EXERCISE REQUIREMENTS
The data below holds a line containing "return low, high" and a line containing "# that it shows"; please quote exactly those two lines and every line between them, and nothing else.
****************************************
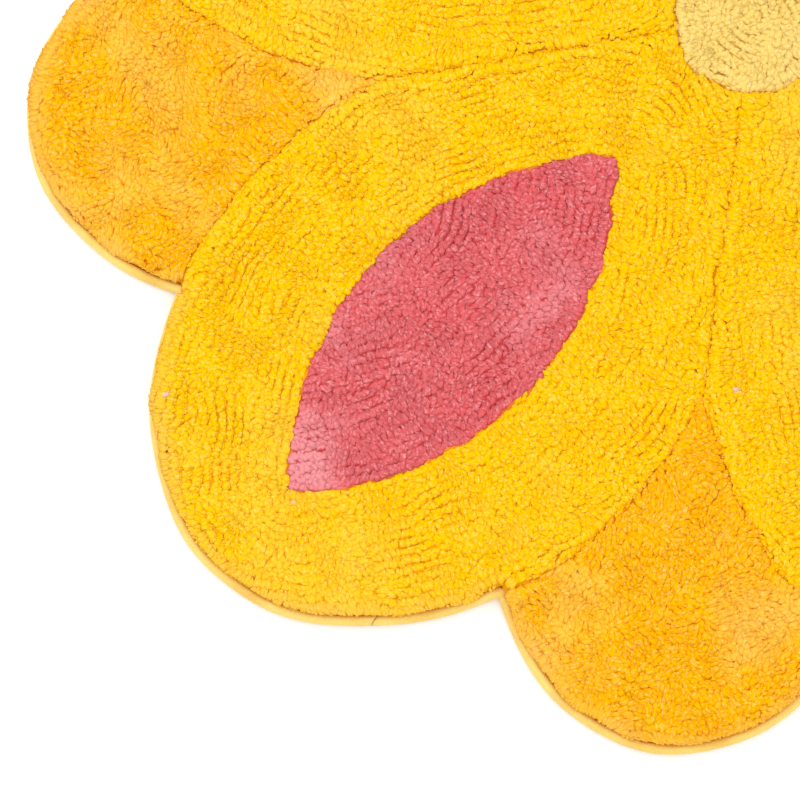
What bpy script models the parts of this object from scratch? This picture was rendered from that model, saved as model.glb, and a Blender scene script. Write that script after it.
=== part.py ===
"""A flower-shaped, hand-tufted cotton rug lying flat on the floor.

Cut pile stands on a ground cloth as one flat solid with a rounded shoulder. The seams between its
colour fields are carved a little lower, and a folded cotton tape is sewn round the edge as a binding.

Metres, +Z up, the floor at z = 0, the origin under the middle of the rug's box.
"""

import math

import bmesh
import bpy
import numpy as np
from mathutils.geometry import delaunay_2d_cdt

# The flower: large petals in front, and smaller ones that show between them
PETALS = 5
FIRST_PETAL = math.radians(10)
PETAL_STEP = 2 * math.pi / PETALS
FRONT_PETAL = {"middle": 0.270, "half_length": 0.200, "half_width": 0.150}
BACK_PETAL = {"middle": 0.270, "half_length": 0.178, "half_width": 0.128}
EYE_RADIUS = 0.048

# The hand-cut edge wanders a little: a share of the radius, the waves to a turn and where they start
EDGE_WAVES = (
    {"share": 0.0040, "waves": 7, "phase": 1.1},
    {"share": 0.0022, "waves": 16, "phase": 0.4},
    {"share": 0.0012, "waves": 37, "phase": 2.2},
)

# The pile over the floor
PILE_HEIGHT = 0.0130
EDGE_HEIGHT = 0.0062
SHOULDER_WIDTH = 0.016
SHOULDER_ROWS = (0.0, 0.0035, 0.009, 0.017)
CARVE_DEPTH = 0.0024
CARVE_HALF_WIDTH = 0.0055
UNEVENNESS = 0.0005

# The binding tape, in (distance in from the edge, height) round its section
TAPE_WIDTH = 0.0065
TAPE_GAP = 0.0003
TAPE_JOIN_ANGLE = math.radians(238)
TAPE_JOIN_GAP = 0.0006
TAPE_SECTION = (
    (0.0005, 0.0),
    (0.0, 0.0022),
    (0.0008, 0.0056),
    (0.0025, 0.0074),
    (0.0046, 0.0072),
    (TAPE_WIDTH, 0.0056),
    (TAPE_WIDTH, 0.0),
)

# The mesh's own spacings
EDGE_SPACING = 0.0135
SEAM_SPACING = 0.013
FIELD_SPACING = 0.036
CLEAR_OF_SEAM = 0.0045

YELLOW = (0.97, 0.56, 0.01)
PALE_YELLOW = (0.90, 0.60, 0.14)


def clear_scene():
    for old in list(bpy.data.objects):
        bpy.data.objects.remove(old, do_unlink=True)


def cloth(name, colour, roughness):
    material = bpy.data.materials.new(name)
    material.use_nodes = True
    shader = material.node_tree.nodes["Principled BSDF"]
    shader.inputs["Base Color"].default_value = (*colour, 1)
    shader.inputs["Roughness"].default_value = roughness
    shader.inputs["Metallic"].default_value = 0
    return material


def petal_reach(angle, first, petal):
    """How far each direction runs before it leaves the ring of petals, each of them an ellipse."""
    turn = (angle - first + PETAL_STEP / 2) % PETAL_STEP - PETAL_STEP / 2
    middle, a, b = petal["middle"], petal["half_length"], petal["half_width"]
    square = (np.cos(turn) / a) ** 2 + (np.sin(turn) / b) ** 2
    linear = middle * np.cos(turn) / a**2
    rest = (middle / a) ** 2 - 1
    return (linear + np.sqrt(np.maximum(linear**2 - square * rest, 0))) / square


def wander(angle):
    return 1 + sum(w["share"] * np.sin(w["waves"] * angle + w["phase"]) for w in EDGE_WAVES)


def front_reach(angle):
    return petal_reach(angle, FIRST_PETAL, FRONT_PETAL) * wander(angle)


def back_reach(angle):
    return petal_reach(angle, FIRST_PETAL + PETAL_STEP / 2, BACK_PETAL) * wander(angle)


def rug_reach(angle):
    return np.maximum(front_reach(angle), back_reach(angle))


def spaced(reach, start, end, spacing):
    """Points of a curve given by its reach at each angle, evenly apart from start up to end."""
    angle = np.linspace(start, end, 400)
    x, y = reach(angle) * np.cos(angle), reach(angle) * np.sin(angle)
    along = np.concatenate([[0], np.cumsum(np.hypot(np.diff(x), np.diff(y)))])
    count = max(2, round(along[-1] / spacing))
    stops = np.linspace(0, along[-1], count + 1)
    return np.stack([np.interp(stops, along, x), np.interp(stops, along, y)], 1)


def notch_angles():
    """Where a front petal's edge passes over to a back petal's, going round, by halving the interval."""
    found = []
    for k in range(PETALS):
        petal = FIRST_PETAL + k * PETAL_STEP
        for low, high in ((petal, petal + PETAL_STEP / 2), (petal + PETAL_STEP, petal + PETAL_STEP / 2)):
            for _ in range(50):
                half = (low + high) / 2
                if front_reach(half) > back_reach(half):
                    low = half
                else:
                    high = half
            found.append(half)
    return found


def rug_outline():
    notches = notch_angles()
    ends = notches[1:] + [notches[0] + 2 * math.pi]
    arcs = [spaced(rug_reach, a, b, EDGE_SPACING)[:-1] for a, b in zip(notches, ends, strict=True)]
    return np.concatenate(arcs)


def inset(outline, distance):
    """The outline moved in by a distance, each corner along its own mitre."""
    ahead = np.roll(outline, -1, 0) - outline
    ahead /= np.linalg.norm(ahead, axis=1, keepdims=True)
    inward = np.stack([-ahead[:, 1], ahead[:, 0]], 1)
    mitre = inward + np.roll(inward, 1, 0)
    mitre /= (mitre * inward).sum(1, keepdims=True)
    return outline + distance * mitre


def seam_lines():
    """The carved seams: round each back petal, between the front petals, and round the eye."""
    notches = notch_angles()
    lines = []
    for k in range(PETALS):
        valley = FIRST_PETAL + (k + 0.5) * PETAL_STEP
        down = spaced(front_reach, notches[2 * k], valley, SEAM_SPACING)
        up = spaced(front_reach, valley, notches[2 * k + 1], SEAM_SPACING)
        lines.append(np.concatenate([down, up[1:]])[1:-1])
        deep = down[-1]
        count = round((np.linalg.norm(deep) - EYE_RADIUS) / SEAM_SPACING)
        share = np.linspace(EYE_RADIUS / np.linalg.norm(deep), 1, count + 1)[1:-1]
        lines.append(share[:, None] * deep)
    turns = np.linspace(0, 2 * math.pi, round(2 * math.pi * EYE_RADIUS / SEAM_SPACING) + 1)
    lines.append(EYE_RADIUS * np.stack([np.cos(turns), np.sin(turns)], 1))
    return lines


def distance_to(points, line):
    """The distance from each point to the nearest stretch of a line of points."""
    start, step = line[:-1], np.diff(line, axis=0)
    away = points[:, None] - start
    share = np.clip((away * step).sum(2) / (step**2).sum(1), 0, 1)
    return np.linalg.norm(away - share[..., None] * step, axis=2).min(1)


def seam_distance(points, seams):
    return np.min([distance_to(points, line) for line in seams], axis=0)


def pile_height(points, edge, seams):
    """An elliptical shoulder up from the edge, less the carved seams, with a slight unevenness."""
    x, y = points.T
    inside = np.minimum(distance_to(points, np.vstack([edge, edge[:1]])) / SHOULDER_WIDTH, 1)
    shoulder = np.sqrt(1 - (1 - inside) ** 2)
    carve = np.maximum(1 - seam_distance(points, seams) / CARVE_HALF_WIDTH, 0) ** 1.5
    lumps = np.sin(31 * x + 2.1 * np.sin(17 * y)) * np.cos(27 * y + 1.3 * np.sin(23 * x))
    full = PILE_HEIGHT - EDGE_HEIGHT - CARVE_DEPTH * carve + UNEVENNESS * lumps
    return EDGE_HEIGHT + full * shoulder


def lattice():
    """Points of a triangular lattice over the whole rug."""
    reach = FRONT_PETAL["middle"] + FRONT_PETAL["half_length"]
    rows = np.arange(-reach, reach, FIELD_SPACING * math.sqrt(3) / 2)
    columns = np.arange(-reach, reach, FIELD_SPACING)
    x, y = np.meshgrid(columns, rows)
    x = x + (np.arange(len(rows)) % 2 * FIELD_SPACING / 2)[:, None]
    return np.stack([x.ravel(), y.ravel()], 1)


def free_points(edge, seams):
    """Points of the pile's surface besides the edge and the seams: shoulder rows, carved sides, lattice."""
    rows = np.concatenate([inset(edge, distance) for distance in SHOULDER_ROWS[1:]])
    sides = []
    for line in seams:
        ahead = np.gradient(line, axis=0)
        ahead /= np.linalg.norm(ahead, axis=1, keepdims=True)
        across = CARVE_HALF_WIDTH * np.stack([-ahead[:, 1], ahead[:, 0]], 1)
        sides += [line + across, line - across]
    sides = np.concatenate(sides)
    field = lattice()
    closed = np.vstack([edge, edge[:1]])
    deep = SHOULDER_ROWS[-1]
    within = np.hypot(*field.T) < rug_reach(np.arctan2(field[:, 1], field[:, 0]))
    field = field[within & (distance_to(field, closed) > deep + FIELD_SPACING / 3)]
    field = field[seam_distance(field, seams) > FIELD_SPACING / 2.5]
    rows = rows[seam_distance(rows, seams) > CARVE_HALF_WIDTH]
    sides = sides[seam_distance(sides, seams) > CLEAR_OF_SEAM]
    sides = sides[distance_to(sides, closed) > deep + CLEAR_OF_SEAM]
    return np.concatenate([rows, sides, field])


def triangulated(points, edges):
    found = delaunay_2d_cdt([tuple(p) for p in points.tolist()], edges, [], 1, 1e-6)
    return np.array([tuple(v) for v in found[0]]), found[2]


def loop_edges(first, count, closed):
    edges = [(first + k, first + k + 1) for k in range(count - 1)]
    return edges + [(first + count - 1, first)] if closed else edges


def solid(name, vertices, faces, material, sharp_degrees):
    mesh = bpy.data.meshes.new(name)
    mesh.from_pydata([tuple(v) for v in vertices], [], faces)
    shape = bmesh.new()
    shape.from_mesh(mesh)
    bmesh.ops.recalc_face_normals(shape, faces=shape.faces[:])
    shape.to_mesh(mesh)
    shape.free()
    mesh.shade_smooth()
    mesh.set_sharp_from_angle(angle=math.radians(sharp_degrees))
    mesh.materials.append(material)
    piece = bpy.data.objects.new(name, mesh)
    bpy.context.scene.collection.objects.link(piece)
    return piece


def make_rug(edge, seams, middle):
    """The pile's uneven upper face, the straight cut edge and the flat underside, closed together."""
    count = len(edge)
    points, edges = [edge], loop_edges(0, count, closed=True)
    for line in seams:
        edges += loop_edges(sum(len(p) for p in points), len(line), closed=False)
        points.append(line)
    points.append(free_points(edge, seams))
    flat, top_faces = triangulated(np.concatenate(points), edges)
    heights = pile_height(flat, edge, seams)
    top = np.column_stack([flat - middle, heights])
    _, under_faces = triangulated(edge, loop_edges(0, count, closed=True))
    under = np.column_stack([edge - middle, np.zeros(count)])
    first = len(top)
    around = [(k, (k + 1) % count, first + (k + 1) % count, first + k) for k in range(count)]
    beneath = [tuple(first + k for k in face) for face in under_faces]
    faces = [*top_faces, *around, *beneath]
    return solid("rug", np.concatenate([top, under]), faces, cloth("pile", YELLOW, 0.95), 50)


def make_binding(outline, middle):
    """The tape's section carried once round the outline, from one end of the tape to the other."""
    angles = np.arctan2(outline[:, 1], outline[:, 0])
    join = np.argmin(np.abs(np.exp(1j * angles) - np.exp(1j * TAPE_JOIN_ANGLE)))
    rows = []
    for distance, height in TAPE_SECTION:
        around = np.roll(inset(outline, distance), -join, 0)
        around = np.vstack([around, around[:1]])
        for end, beside in ((0, 1), (-1, -2)):
            ahead = around[beside] - around[end]
            around[end] += ahead / np.linalg.norm(ahead) * TAPE_JOIN_GAP / 2
        rows.append(np.column_stack([around - middle, np.full(len(around), height)]))
    rows = np.stack(rows, 1)
    steps, sides = rows.shape[:2]
    faces = [
        (i * sides + j, i * sides + (j + 1) % sides, (i + 1) * sides + (j + 1) % sides, (i + 1) * sides + j)
        for i in range(steps - 1)
        for j in range(sides)
    ]
    faces.append(tuple(range(sides)))
    faces.append(tuple((steps - 1) * sides + j for j in range(sides)))
    tape = cloth("binding_tape", PALE_YELLOW, 0.8)
    return solid("binding", rows.reshape(-1, 3), faces, tape, 60)


clear_scene()
outline = rug_outline()
box_middle = (outline.max(0) + outline.min(0)) / 2
make_rug(inset(outline, TAPE_WIDTH + TAPE_GAP), seam_lines(), box_middle)
make_binding(outline, box_middle)
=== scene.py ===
"""The looks of a flower-shaped, hand-tufted cotton rug that lies flat on the floor.

The pile is thousands of small tufts standing on the ground cloth in rows that follow each coloured
field, and a folded cotton tape runs round the edge. Metres, +Z up, the floor at z = 0.
"""

import math

import bpy
import numpy as np
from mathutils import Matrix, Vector


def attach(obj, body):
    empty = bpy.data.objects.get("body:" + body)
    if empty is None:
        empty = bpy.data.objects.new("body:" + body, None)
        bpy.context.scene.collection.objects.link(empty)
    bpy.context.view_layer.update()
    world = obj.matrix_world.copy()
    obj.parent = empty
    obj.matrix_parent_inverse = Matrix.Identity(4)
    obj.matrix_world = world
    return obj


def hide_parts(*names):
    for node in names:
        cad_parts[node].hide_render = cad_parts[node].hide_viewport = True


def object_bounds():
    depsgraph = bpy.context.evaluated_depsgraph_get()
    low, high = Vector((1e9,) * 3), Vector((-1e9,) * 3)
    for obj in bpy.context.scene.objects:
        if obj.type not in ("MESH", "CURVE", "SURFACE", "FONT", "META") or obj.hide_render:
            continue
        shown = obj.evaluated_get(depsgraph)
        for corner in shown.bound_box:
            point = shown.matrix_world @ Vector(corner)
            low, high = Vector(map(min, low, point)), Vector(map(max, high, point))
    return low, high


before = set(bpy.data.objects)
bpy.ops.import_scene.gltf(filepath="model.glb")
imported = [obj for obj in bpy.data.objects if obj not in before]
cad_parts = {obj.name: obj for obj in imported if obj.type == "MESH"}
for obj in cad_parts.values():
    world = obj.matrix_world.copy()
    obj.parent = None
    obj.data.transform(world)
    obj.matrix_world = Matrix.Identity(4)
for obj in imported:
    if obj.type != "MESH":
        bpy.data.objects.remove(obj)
cad_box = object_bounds()

# Ground cloth: the cotton cloth that every tuft is punched through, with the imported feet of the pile
# on it. It is one flat slab cut to the flower's outline, a millimetre lower than the pile's tips, so
# that it shows only as the bottom of a crevice. Its underside is the plain backing.

PETALS = 5
PETAL_STEP = 2 * math.pi / PETALS
FIRST_PETAL = math.radians(10)
FRONT_PETAL = {"middle": 0.270, "half_length": 0.200, "half_width": 0.150}
BACK_PETAL = {"middle": 0.270, "half_length": 0.178, "half_width": 0.128}
EYE_RADIUS = 0.048
LEAF = {"middle": 0.262, "half_length": 0.142, "half_width": 0.060}
EDGE_WAVES = ((0.0040, 7, 1.1), (0.0022, 16, 0.4), (0.0012, 37, 2.2))
TAPE_WIDTH = 0.0065
PILE_HEIGHT = 0.0130
EDGE_HEIGHT = 0.0064
SHOULDER_WIDTH = 0.022
CARVE_DEPTH = 0.0017
CARVE_HALF_WIDTH = 0.0055
SWELL, SWELL_LENGTH = 0.00026, 0.05
GROUND_BELOW_PILE = 0.0010
GROUND_TROUGH = 0.006
CURVE_STEPS = 7200
OUTLINE_POINTS = 900
SEED = 7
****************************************
WRITTEN ANSWER
    return low, high


before = set(bpy.data.objects)
bpy.ops.import_scene.gltf(filepath="model.glb")
imported = [obj for obj in bpy.data.objects if obj not in before]
cad_parts = {obj.name: obj for obj in imported if obj.type == "MESH"}
for obj in cad_parts.values():
    world = obj.matrix_world.copy()
    obj.parent = None
    obj.data.transform(world)
    obj.matrix_world = Matrix.Identity(4)
for obj in imported:
    if obj.type != "MESH":
        bpy.data.objects.remove(obj)
cad_box = object_bounds()

# Ground cloth: the cotton cloth that every tuft is punched through, with the imported feet of the pile
# on it. It is one flat slab cut to the flower's outline, a millimetre lower than the pile's tips, so
# that it shows only as the bottom of a crevice. Its underside is the plain backing.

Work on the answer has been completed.